The voice of his people but never of reason

James Klurfeld
November 11, 2004

Yasser Arafat's greatest failure as a leader was his unwillingness or his inability to tell the Palestinian people the truth about their future: that to achieve a state of their own and end the war with Israel would take compromise.

The measure of the next Palestinian leader - and it might take some time for that person to emerge - will center on this same issue.

Arafat was unable to act at the crucial moment in the summer of 2000 because he had not prepared Palestinian public opinion for the reality that if there was going to be a deal with Israel the Palestinians would not get everything they had wanted, everything that he had promised. This was at the Camp David summit conference where Israeli Prime Minister Ehud Barak had made breathtaking concessions on almost every major point, including sharing Jerusalem as a capital. In fact, New York Times columnist William Safire made the provocative point in his column yesterday that Israelis would have rejected Barak's plans in a referendum and were spared a public relations disaster with world opinion because Arafat turned the offer down first.
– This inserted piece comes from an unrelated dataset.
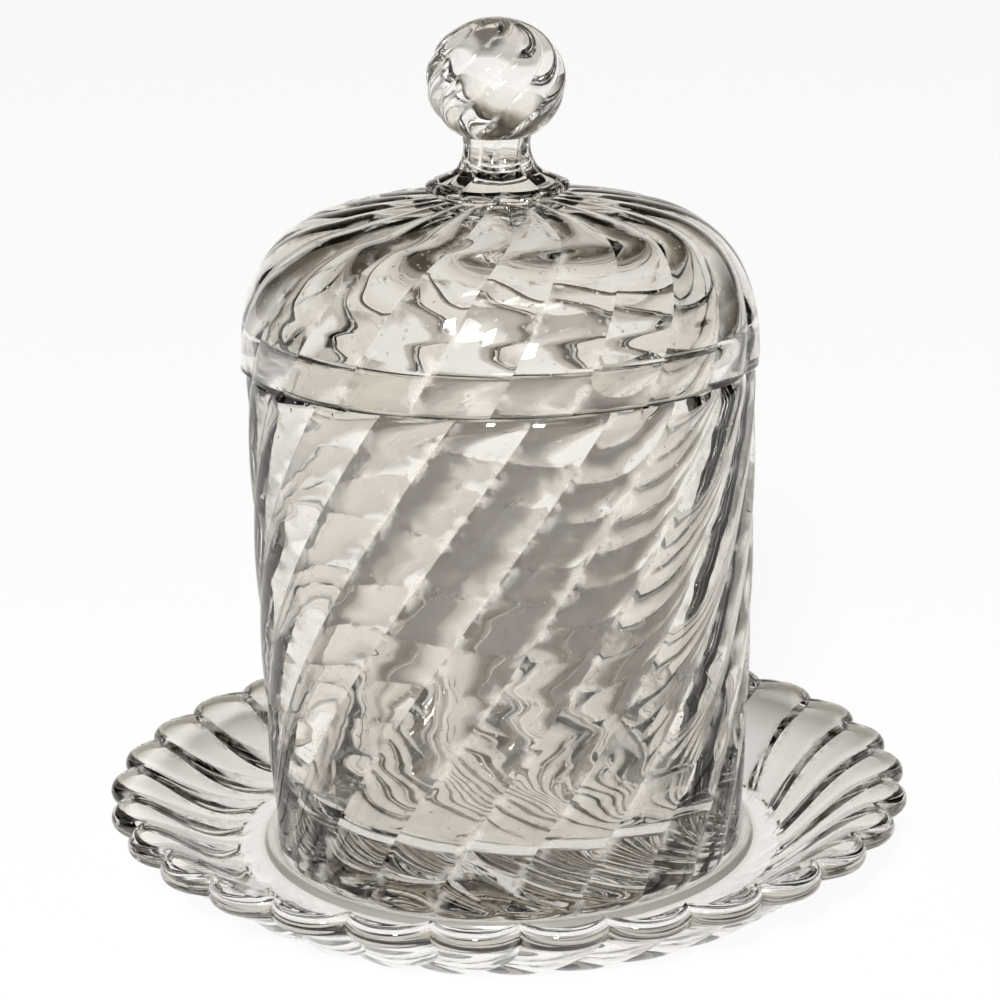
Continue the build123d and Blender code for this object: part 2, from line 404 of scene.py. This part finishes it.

I'm not so certain that Safire is correct. The great middle of Israeli public opinion - the part that keeps swinging from Labor to Likud depending on the level of terrorism directed against Israel - has shifted party allegiance with the level of violence or chance for peace. Ariel Sharon is prime minister now not because the population is as hawkish as he is (or had been) but because of the intifada directed against it.

Israeli public opinion, by a significant majority, has understood the need for compromise for more than a decade. What a final peace agreement would look like had been a matter of intense debate in Israel for years. With a free press and a wide spectrum of public opinion, there was plenty of discussion and debate - indeed, for anybody who has spent time there, no end to the debate.

I hedge on whether Arafat was unwilling or unable to talk compromise because it's impossible to know what was going on in his mind. Arafat certainly came a long way to accept the Oslo Accords and shake the hand of his most hated adversary, Yitzhak Rabin (not Sharon) in the summer of 1993. But the question with him was always: Did he mean it? Was it all a tactical game in which he would negotiate concessions from Israel but not stop the violence, always asking for more and threatening and using terrorism when he didn't get his way?

Arafat constantly told the Palestinians they would get all their land back from the Israelis and that they could return to Israel. On this point in particular, the so-called right of return, he never wavered. That, of course, is the one point on which all Israelis said there could be no significant give. But Arafat also never really made an attempt to say that, to achieve the goal of a state, the Palestinians would have to compromise on territorial issues as well.

Arafat's genius was in preserving his own power, his own status as the leader of the Palestinian movement. But to do that he had to appeal, always, to the lowest common denominator. Unlike Barak, or Rabin, Arafat would take no chances. His own survival was the real goal.

The result was that in the summer of 2000 he was in no position to suddenly go back to the Palestinians and say he had accepted a territorial compromise or that there would be, at best, a symbolic right of return. He had never really leveled with the Palestinians, never gone into any of the specifics on what it would take to come to agreement with Israel. Maybe he never understood that himself.

When Anwar Sadat decided it was in his self-interest to make peace with Israel in 1977, he had a profoundly important insight: that the Israelis' problem was as much psychological as it was military. Sadat went to Jerusalem because he understood that he had to break through the psychology of mistrust before he could put the specific issues on the table. This understanding of his enemy was never part of Arafat's makeup. He was able to shape a movement, but never to lead it to its goal.

The immediate dilemma for the peace process is that the next Palestinian leader will have to maximize his rhetoric in any struggle for power. Anybody who would speak the truth - that compromise with Israel will be necessary - would severely undercut his chances for becoming the leader. And that, in the end, is the tragedy of Arafat. He was the acknowledged leader and he had the authority to speak the truth to his people. He chose not to do that and, in doing so, has prolonged their agony and diminished his historical stature.